Como ocurría con la limitación de un año, la colegialidad servía para evitar que alguien monopolizase el poder. Pero el sistema era muy curioso, al menos desde nuestro punto de vista. Los magistrados no estaban obligados a reunirse para ponerse de acuerdo antes de tomar una decisión, pues cada uno de ellos poseía competencias completas. Ahora bien, también tenían la potestad de vetar las decisiones de su colega o colegas.

Este sistema se antoja poco operativo. Si ahora tuviéramos dos presidentes a la vez, cada uno de un partido político, estarían vetando constantemente las decisiones del otro.

Eso le ocurrió a Julio César en el año de su consulado, el 59 a.C. Cuando propuso repartir tierras en Campania a los soldados veteranos de su aliado político Pompeyo, interpuso su veto Bíbulo, el otro cónsul. Como así no consiguió gran cosa, se dedicó a observar los cielos. Cada vez que César convocaba una asamblea o una sesión del senado, Bíbulo enviaba un mensajero para anunciar que había encontrado presagios desfavorables y que la reunión debía suspenderse. Al final, César se salió con la suya, pero durante todo el año su colega fue como una piedra en su zapato, por no utilizar otra comparación más grosera.

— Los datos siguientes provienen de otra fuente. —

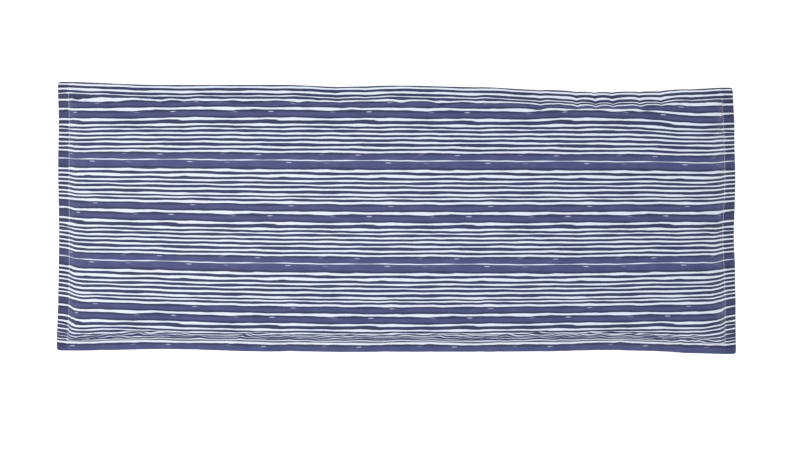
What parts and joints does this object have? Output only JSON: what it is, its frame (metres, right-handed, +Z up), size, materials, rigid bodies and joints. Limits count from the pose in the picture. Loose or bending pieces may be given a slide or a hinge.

¿Cómo evitar que el Estado se paralizara cuando los dos cónsules discutían entre sí? Lo más normal era rotarse en el mando, al menos en la ciudad. El primer mes ejercía la autoridad el cónsul senior, el que más votos había obtenido en los comicios, y eso se manifestaba de forma visible porque sus lictores o guardaespaldas llevaban al hombro las fasces, mientras que los del otro cónsul iban con las manos desnudas. No obstante, la posibilidad del veto seguía existiendo.

En cuanto a la guerra, lo normal era mantener a los dos cónsules alejados el uno del otro. O bien uno se quedaba en Roma y otro salía de campaña o, si la situación exigía enviar dos ejércitos consulares, cada uno acudía a un teatro de operaciones distinto.

La batalla de Cannas fue una de las pocas ocasiones en que dos cónsules coincidieron en el campo de batalla, y se organizaron entre sí mandando en días alternos. Los resultados no fueron demasiado satisfactorios.